Chéjov nació en 1860 y empezó a escribir para sostenerse económicamente mientras estudiaba medicina en Moscú.
Muchos de los cuentos escritos en sus años de estudiante se han extraviado porque los publicaba con distintos seudónimos y en diversos medios. Generalmente eran relatos breves y humorísticos sobre campesinos. Su abuelo había sido un mujik -un campesino pobre- que ahorró toda su vida para comprar su libertad y la de sus hijos.
Una vez recibido y mientras ejerció la profesión, Chéjov continuó escribiendo en prestigiosos periódicos, y su labor fue reconocida con el Premio Pushkin. En confianza, solía decir que la medicina era su esposa y la literatura su amante.
En 1887 comenzó a percibir los signos y síntomas de la enfermedad que condicionaría los últimos años de su vida: la tuberculosis.
Para mejorar su precaria salud visitó distintos balnearios sin abandonar su actividad artística. Sus obras de teatro se destacaron bajo la dirección de Konstantín Stanislavski. Tío Vania, Las tres hermanas, y El jardín de los cerezos fueron éxitos resonantes. Durante el ensayo de esta última obra, conoció a la que sería su esposa, la actriz Olga Knipper.
Aunque en algún momento Chéjov afirmó que “después del matrimonio las personas dejan de ser curiosas”, no fue su caso: aún después de contraer matrimonio, el autor solicitó autorización para viajar a la remota prisión en la isla de Sajalín, de las más orientales del Imperio Ruso. Llegar hasta allí le demandó 82 días. En ese lugar conoció los horrores del sistema carcelario y sus injusticias.
El extenso viaje y las condiciones extremas del clima resintieron su ya frágil salud, sin embargo, este deterioro no fue escollo para continuar su obra literaria en la que se destacaban estos personajes grises y opacos, sino que también supo donar los medios para dar de comer a miles de campesinos, víctimas de la pérdida de cosechas en Samara.
Intentos de recuperación
Como buen médico, Chéjov hacía caso omiso a sus colegas. A pesar del diagnóstico lapidario de su amigo, el doctor Schurovsky, el escritor continuó con su intensa vida asistencial y literaria.

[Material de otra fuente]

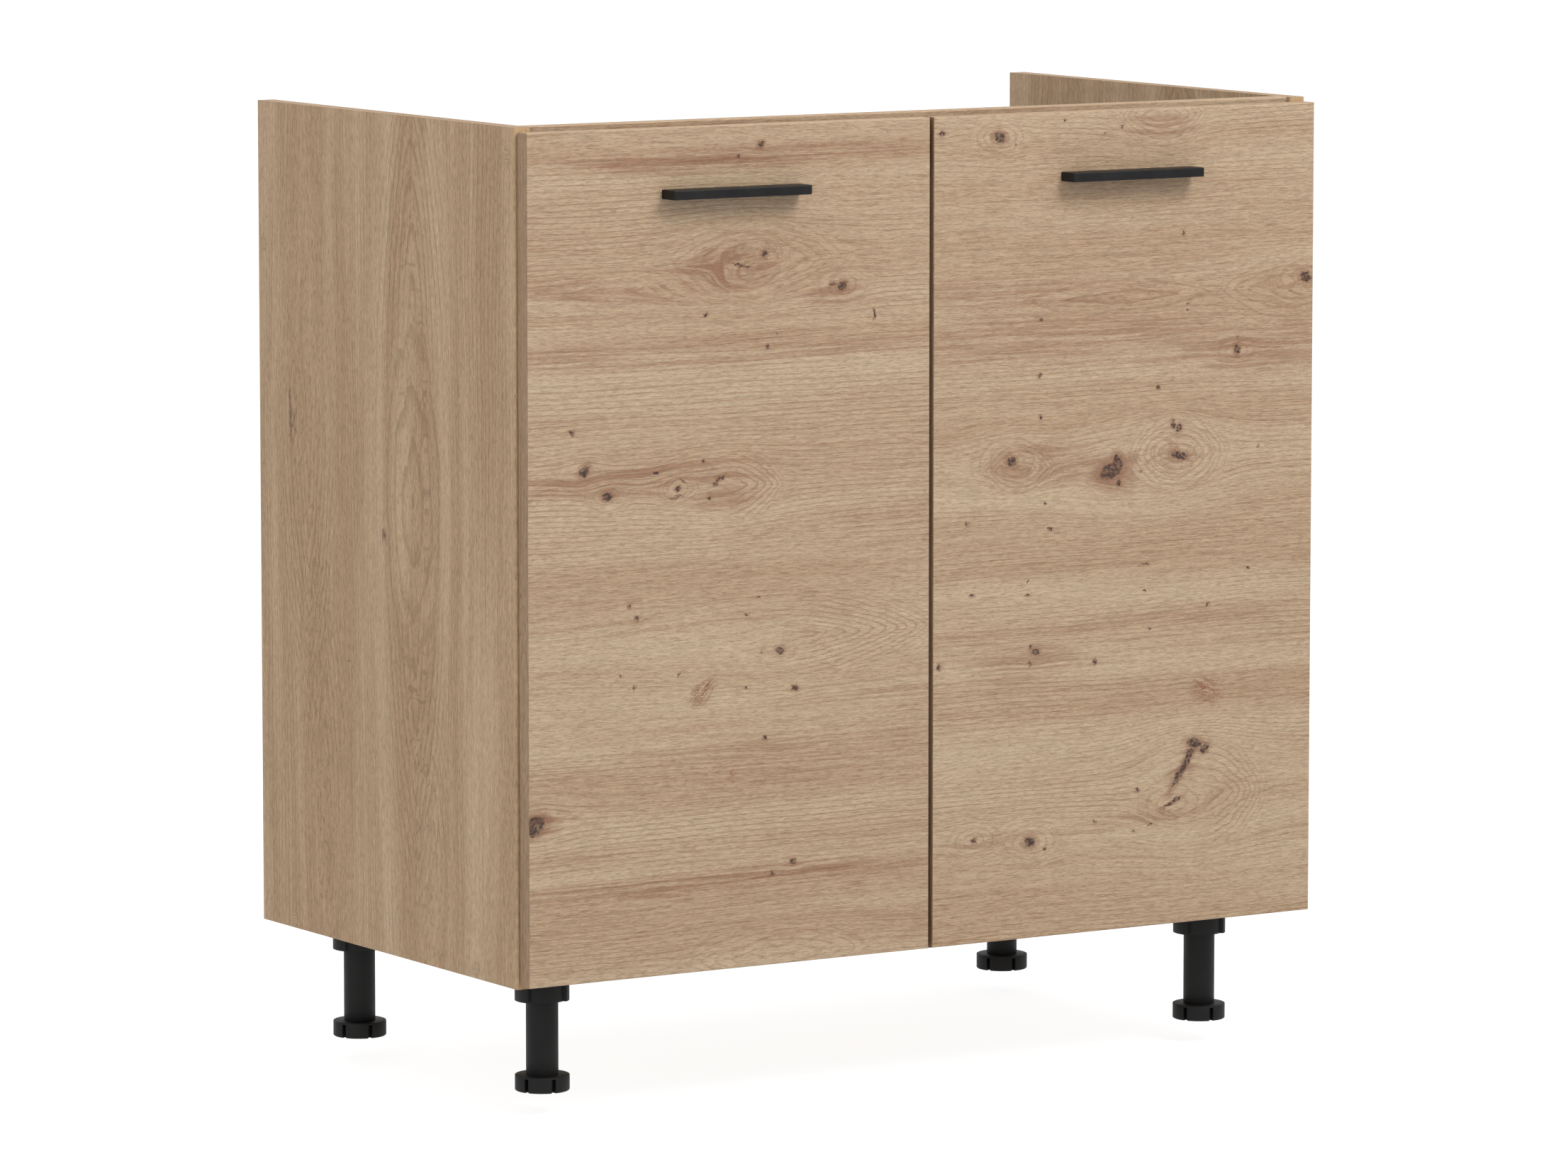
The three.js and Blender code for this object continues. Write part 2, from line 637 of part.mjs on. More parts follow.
// The pin at its cup end is its own, and ends short of the cup wall
function innerLink() {
  const bend = [INNER_CUP_PIVOT, ...INNER_LINK_BEND, INNER_ARM_PIVOT];
  const body = join(
    widthwise(strip(bend, LINK_THICKNESS), LINK_WIDTH),
    crossRod(INNER_ARM_PIVOT, ARM_BARREL_RADIUS, LINK_WIDTH, FACETS_BARREL),
    crossRod(INNER_CUP_PIVOT, CUP_BARREL_RADIUS, INNER_LINK_CUP_WIDTH, FACETS_BARREL),
    crossRod(INNER_CUP_PIVOT, PIVOT_PIN_RADIUS, OPEN_PIN_LENGTH),
  );
  return cut(body, crossRod(INNER_ARM_PIVOT, PIVOT_PIN_RADIUS + FIT, LINK_WIDTH + 2 * OVERCUT));
}

// Half the length of a straight line inside a circle, at a distance from its middle
function halfChord(radius, offset) {
  return Math.sqrt(radius * radius - offset * offset);
}

function hingeCup() {
  const backFace = -DOOR_AIR;
  const rimTop = backFace + CUP_RIM;
  const floor = backFace - CUP_DEPTH;
  const earMiddle = CUP_CENTRE + CUP_EAR_SHIFT;
  const ears = roundedRectangle(
    [-CUP_EAR_LENGTH / 2, earMiddle - CUP_EAR_WIDTH / 2],
    [CUP_EAR_LENGTH / 2, earMiddle + CUP_EAR_WIDTH / 2],
    Array(4).fill(CUP_EAR_WIDTH / 2),
  );
  const middle = [0, CUP_CENTRE];
  const shell = join(
    prism(ears, 'y', backFace, rimTop),
    rod('y', middle, CUP_RIM_RADIUS, backFace, rimTop, FACETS_LARGE),
    rod('y', middle, CUP_RADIUS, floor, rimTop - CUP_RIM / 2, FACETS_LARGE),
  );
  const screwHoles = [-1, 1].map((end) => (
    rod(
      'y',
      [end * CUP_SCREW_SPACING / 2, earMiddle],
      CUP_SCREW_HOLE_RADIUS,
      backFace - OVERCUT,
      rimTop + OVERCUT,
    )
  ));
  const innerRadius = CUP_RADIUS - CUP_WALL;
  const hollow = rod('y', middle, innerRadius, floor + CUP_FLOOR, rimTop + OVERCUT, FACETS_LARGE);
  const reach = halfChord(CUP_RADIUS - CUP_WALL / 2, CUP_CENTRE - OUTER_CUP_PIVOT[0]);
  return join(cut(shell, hollow, ...screwHoles), crossRod(OUTER_CUP_PIVOT, PIVOT_PIN_RADIUS, 2 * reach));
}

// Side view of the arm, or of its hollow where the web is set in by the gauge of the sheet. The
// web is the edge away from the side panel, and the nose turns about the inner arm pivot.
function armProfile(webInset) {
  const [noseX, noseY] = INNER_ARM_PIVOT;
  const [topX, topY] = OUTER_ARM_PIVOT;
  const noseEdge = noseX + ARM_NOSE_RADIUS - webInset;
  const back = ARM_BACK_HEIGHT - webInset;
  const slopeMiddle = (noseEdge + back) / 2 + ARM_WEB_SLOPE_SWELL;
  const flank = new THREE.SplineCurve([
    new THREE.Vector2(ARM_FLANK_BASE, PLATE_RAIL_START - 2 * FIT),
    ...ARM_FLANK_POINTS.map(([x, y]) => new THREE.Vector2(topX + x, topY + y)),
    new THREE.Vector2(noseX - ARM_NOSE_RADIUS, noseY),
  ]);
  const webSlope = new THREE.SplineCurve([
    new THREE.Vector2(noseEdge, topY + ARM_WEB_START),
    new THREE.Vector2(slopeMiddle, topY + ARM_WEB_SLOPE_RUN),
    new THREE.Vector2(back, ARM_WEB_SLOPE_END),
  ]);
  return outline([
    [ARM_FLANK_BASE, ARM_END],
    ...flank.getPoints(ARM_CURVE_STEPS).map(({ x, y }) => [x, y]),
    ...arc([noseX, noseY], ARM_NOSE_RADIUS, 180, 360, FACETS_BARREL).slice(1, -1),
    [noseEdge, noseY],
    ...webSlope.getPoints(ARM_CURVE_STEPS).map(({ x, y }) => [x, y]),
    [back, ARM_END],
  ]);
}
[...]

Realizó un viaje a Ufá, en los Urales, lugar donde se producía una leche fermentada de yegua llamada koumiss. Esta bebida, la preferida de los mongoles, obró milagros en el cuerpo minado de Chéjov, quien ganó unos kilos gracias a las virtudes de esta leche cuajada, conocida en Estados Unidos como el champagne de las leches.
A pesar de su aspecto lozano, la tuberculosis continuaba su macabra tarea. “Nada hay más aburrido y menos poético que esta lucha prosaica por la existencia que destruye el goce de vivir”, decía el autor mientras su vida se acortaba, razón por la cual se le recomendó pasar largas temporadas en climas más templados, la única terapia efectiva que se conocía a principio del siglo XX.

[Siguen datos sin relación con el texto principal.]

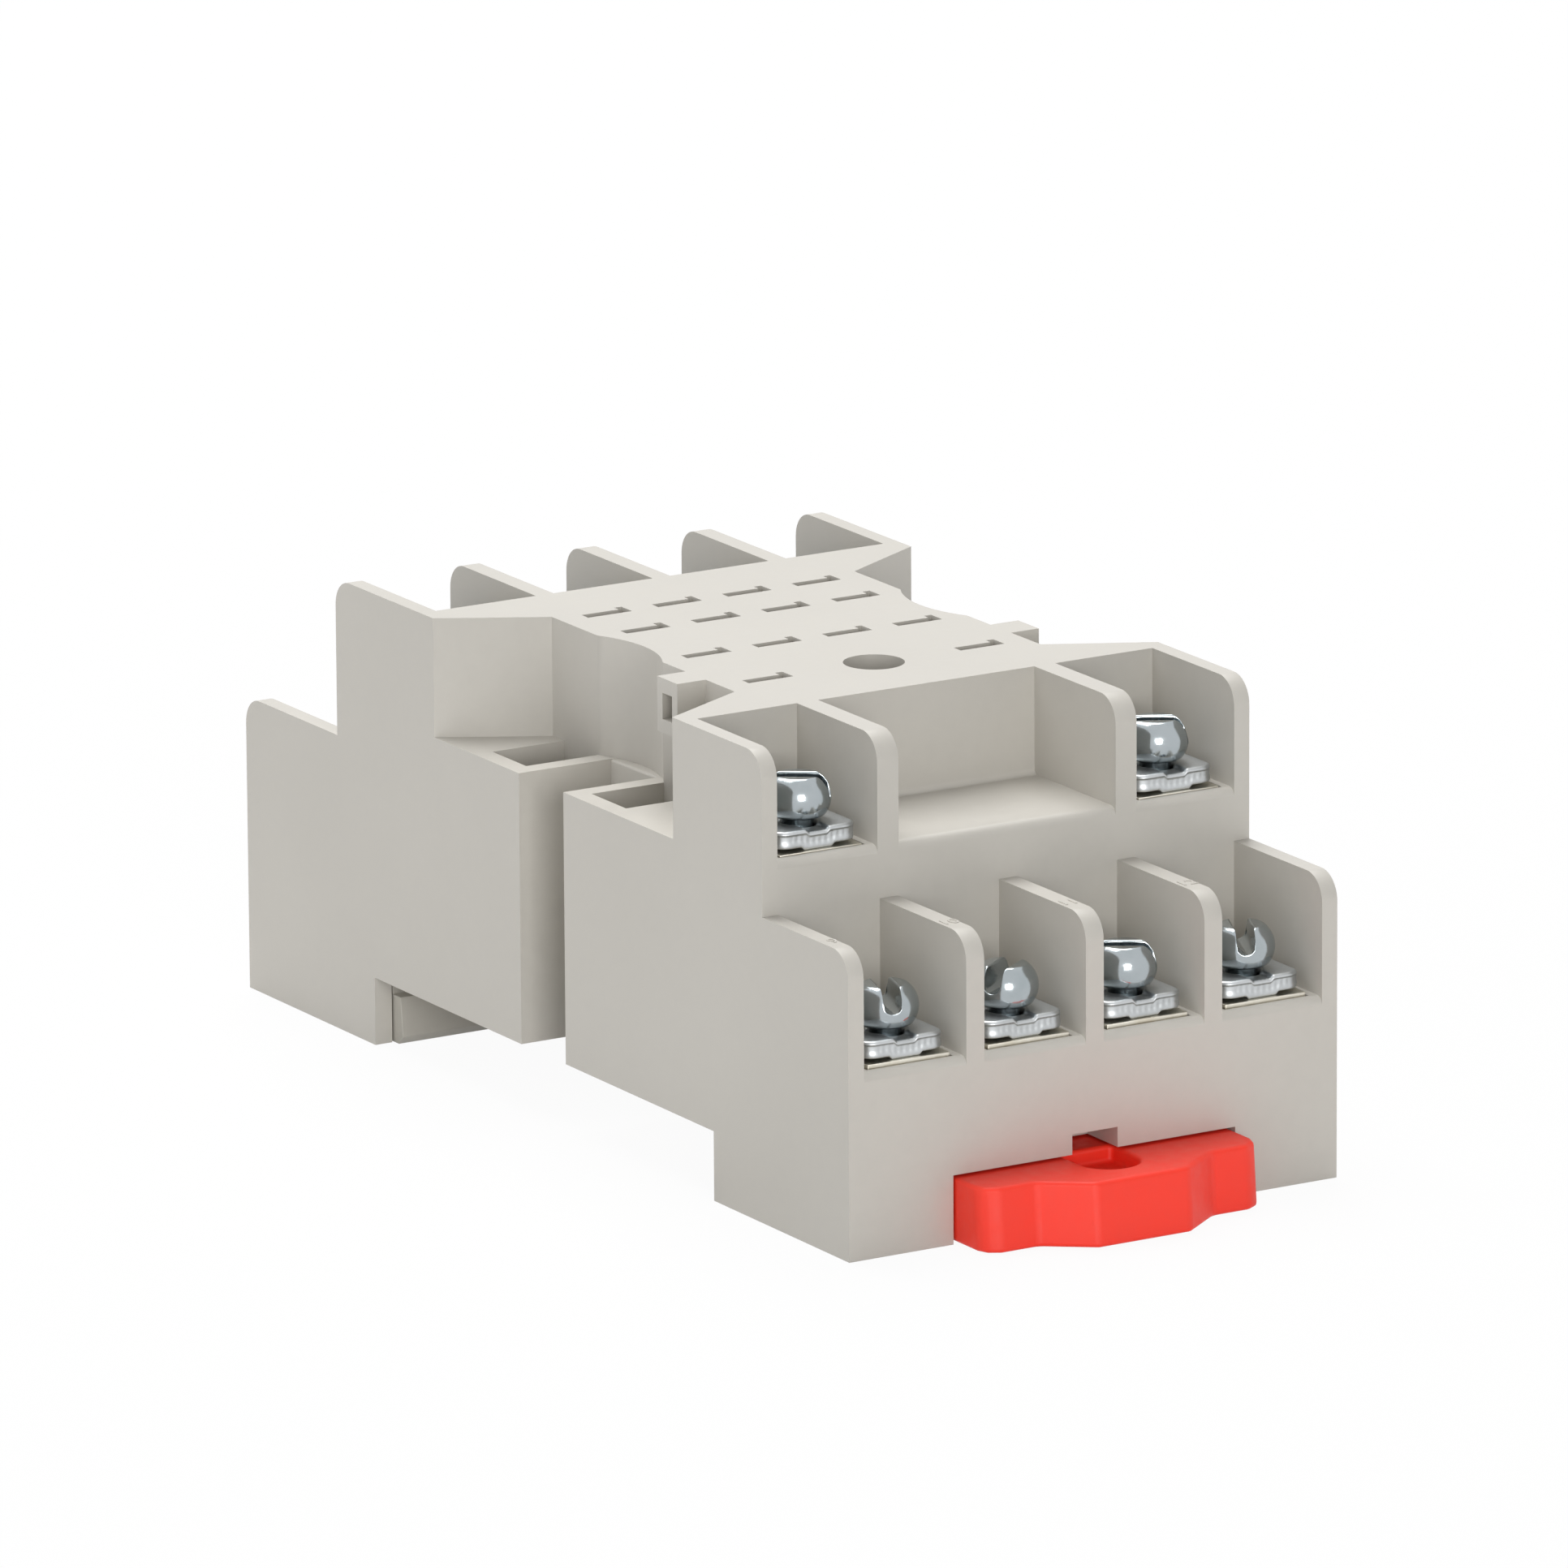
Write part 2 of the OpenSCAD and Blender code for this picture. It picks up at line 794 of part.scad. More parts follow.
housing();
base_cover();
rail_clip();
terminal_1();
terminal_2();
terminal_3();
terminal_4();
terminal_5();
terminal_6();
terminal_7();
terminal_8();
terminal_9();
terminal_10();
terminal_11();
terminal_12();
terminal_13();
terminal_14();
clamp_plate_1();
clamp_plate_2();
clamp_plate_3();
clamp_plate_4();
clamp_plate_5();
clamp_plate_6();
clamp_plate_7();
clamp_plate_8();
clamp_plate_9();
clamp_plate_10();
clamp_plate_11();
clamp_plate_12();
clamp_plate_13();
clamp_plate_14();
clamp_screw_1();
clamp_screw_2();
clamp_screw_3();
clamp_screw_4();
clamp_screw_5();
clamp_screw_6();
clamp_screw_7();
clamp_screw_8();
clamp_screw_9();
clamp_screw_10();
clamp_screw_11();
clamp_screw_12();
clamp_screw_13();
clamp_screw_14();
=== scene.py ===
# %% [markdown]
# # A relay socket: finish, light and camera
#
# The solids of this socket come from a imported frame: one moulded housing, the cover under it, a red
# sliding clip, and fourteen terminals, each with a strip, a clamp plate and a screw. The frame fixes
# every size and place. This lesson gives the solids what a plain solid lacks: soft moulded edges, a fine
# grain, stamped and serrated plates, bright screws with a real thread, an upright grip on the clip, a ledge
# on each side of the waist, and raised numbers.
# Everything is in metres. `MM` turns a maker's millimetres into metres.

# %% Load the frame
import math

import bmesh
import bpy
import mathutils
import mathutils.bvhtree
import numpy as np
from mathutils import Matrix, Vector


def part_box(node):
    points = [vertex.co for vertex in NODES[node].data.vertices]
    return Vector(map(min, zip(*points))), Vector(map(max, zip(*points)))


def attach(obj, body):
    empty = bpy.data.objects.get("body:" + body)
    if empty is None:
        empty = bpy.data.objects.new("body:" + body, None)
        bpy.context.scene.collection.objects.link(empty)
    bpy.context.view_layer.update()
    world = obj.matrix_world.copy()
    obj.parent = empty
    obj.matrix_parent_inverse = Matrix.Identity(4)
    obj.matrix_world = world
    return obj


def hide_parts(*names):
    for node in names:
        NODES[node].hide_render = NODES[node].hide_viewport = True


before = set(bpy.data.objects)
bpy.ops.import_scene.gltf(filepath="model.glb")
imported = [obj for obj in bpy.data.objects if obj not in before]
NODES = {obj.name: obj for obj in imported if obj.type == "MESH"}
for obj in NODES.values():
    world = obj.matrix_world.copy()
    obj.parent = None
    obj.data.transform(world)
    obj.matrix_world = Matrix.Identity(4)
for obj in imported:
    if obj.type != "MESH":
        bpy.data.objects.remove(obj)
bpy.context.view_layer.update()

MM = 0.001
TERMINALS = range(1, 15)

# %% [markdown]
# ## Camera
#
# A small part is seen here through a long lens from almost a metre away, so that its parallel edges stay
# nearly parallel. The camera is set by a place, a direction and a small roll.
# Its three axes are built as columns of a matrix: right, up, and back towards the viewer.

# %% Camera
CAMERA_PLACE = np.array([-0.43318, -0.72282, 0.23723])
CAMERA_AZIMUTH = math.radians(-30.9496)
CAMERA_ELEVATION = math.radians(14.6762)
CAMERA_ROLL = math.radians(-0.3431)
CAMERA_LENS = 372.28
SENSOR_WIDTH = 36.0
CLIP_START = 0.01
CLIP_END = 20.0


def camera_axes(azimuth, elevation, roll):
    """Right, up and back unit vectors: back points to the viewer, and roll turns the other two about it."""
    back = np.array([
        math.sin(azimuth) * math.cos(elevation),
        -math.cos(azimuth) * math.cos(elevation),
        math.sin(elevation)])
    right = np.array([math.cos(azimuth), math.sin(azimuth), 0.0])
    up = np.cross(back, right)
    turned_right = math.cos(roll) * right + math.sin(roll) * up
    turned_up = math.cos(roll) * up - math.sin(roll) * right
    return turned_right, turned_up, back


def add_camera():
    """The scene's camera. Its matrix holds the three axes as columns, and then the place."""
    data = bpy.data.cameras.new("studio_camera")
    data.sensor_width = SENSOR_WIDTH
    data.lens = CAMERA_LENS
    data.clip_start = CLIP_START
    data.clip_end = CLIP_END
    camera = bpy.data.objects.new("studio_camera", data)
    bpy.context.scene.collection.objects.link(camera)
    pose = np.eye(4)
    pose[:3, :3] = np.column_stack(camera_axes(CAMERA_AZIMUTH, CAMERA_ELEVATION, CAMERA_ROLL))
    pose[:3, 3] = CAMERA_PLACE
    camera.matrix_world = mathutils.Matrix(pose.tolist())
    bpy.context.scene.camera = camera


add_camera()
print("camera distance, mm:", round(float(np.linalg.norm(CAMERA_PLACE)) / MM, 1))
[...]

Chéjov y su esposa viajaron hasta Badenweiler en Alemania, balneario donde se sometía a los pacientes a una dieta de cacao. Nadie sabrá si fue por el clima o por el cacao pero lo cierto es que su salud mejoró notablemente.

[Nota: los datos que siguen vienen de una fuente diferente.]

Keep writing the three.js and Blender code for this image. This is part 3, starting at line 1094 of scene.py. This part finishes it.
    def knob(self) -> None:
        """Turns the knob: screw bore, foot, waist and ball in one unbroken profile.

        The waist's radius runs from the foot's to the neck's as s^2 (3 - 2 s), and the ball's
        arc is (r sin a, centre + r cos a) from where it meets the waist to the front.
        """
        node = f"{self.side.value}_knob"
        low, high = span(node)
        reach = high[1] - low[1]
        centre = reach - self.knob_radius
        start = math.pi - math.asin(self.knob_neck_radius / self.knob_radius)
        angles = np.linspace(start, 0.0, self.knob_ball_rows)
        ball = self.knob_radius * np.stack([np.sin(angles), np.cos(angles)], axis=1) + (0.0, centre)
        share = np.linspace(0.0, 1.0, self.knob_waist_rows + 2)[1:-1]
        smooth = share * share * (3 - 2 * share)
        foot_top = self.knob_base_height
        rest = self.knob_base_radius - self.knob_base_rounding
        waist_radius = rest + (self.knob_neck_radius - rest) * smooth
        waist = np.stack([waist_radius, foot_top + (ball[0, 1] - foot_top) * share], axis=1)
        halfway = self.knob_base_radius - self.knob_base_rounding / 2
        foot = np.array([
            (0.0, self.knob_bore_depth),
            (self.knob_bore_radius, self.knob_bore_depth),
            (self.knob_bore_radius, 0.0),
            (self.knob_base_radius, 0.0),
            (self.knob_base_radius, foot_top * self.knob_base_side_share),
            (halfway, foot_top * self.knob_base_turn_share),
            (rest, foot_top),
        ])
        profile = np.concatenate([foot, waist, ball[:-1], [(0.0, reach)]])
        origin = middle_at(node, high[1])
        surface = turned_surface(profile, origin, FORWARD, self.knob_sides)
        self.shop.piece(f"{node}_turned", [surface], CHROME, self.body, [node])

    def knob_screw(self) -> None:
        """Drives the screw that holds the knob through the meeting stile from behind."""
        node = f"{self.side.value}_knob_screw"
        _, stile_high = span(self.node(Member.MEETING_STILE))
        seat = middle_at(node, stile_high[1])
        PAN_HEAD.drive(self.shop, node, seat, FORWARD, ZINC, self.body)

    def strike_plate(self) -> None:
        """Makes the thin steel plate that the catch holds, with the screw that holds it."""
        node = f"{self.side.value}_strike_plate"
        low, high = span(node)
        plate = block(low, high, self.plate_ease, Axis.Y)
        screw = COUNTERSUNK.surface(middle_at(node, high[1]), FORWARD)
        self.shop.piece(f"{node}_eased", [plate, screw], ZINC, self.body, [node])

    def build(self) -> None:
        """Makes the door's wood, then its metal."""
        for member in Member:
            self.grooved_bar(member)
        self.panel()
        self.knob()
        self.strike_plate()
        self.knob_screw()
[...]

Parecía que Chéjov tendría más tiempo para dedicarse a su actividad literaria, cuando una noche del 29 de junio de 1904 un fuerte dolor desgarró su pecho. Era un infarto.
Por los siguientes quince días guardó reposo y parecía recuperarse, hasta que una noche -el 15 de julio- despertó a su esposa acosado por el mismo dolor. Esa noche un médico que lo atendió le recomendó tomar champagne, y aunque obedeció, cuando se acostó con el gusto de las burbujas en su paladar, cerró sus ojos y no los volvió a abrir.
Su cuerpo fue enviado a Moscú en un vagón refrigerado que decía “ostras frescas”. Quizás de haberlas tenido a mano, hubiese acompañado su último brindis con estas ostras que estuvieron a su lado en este trayecto póstumo. En Moscú, Chéjov está enterrado en el cementerio de Novodèvichi.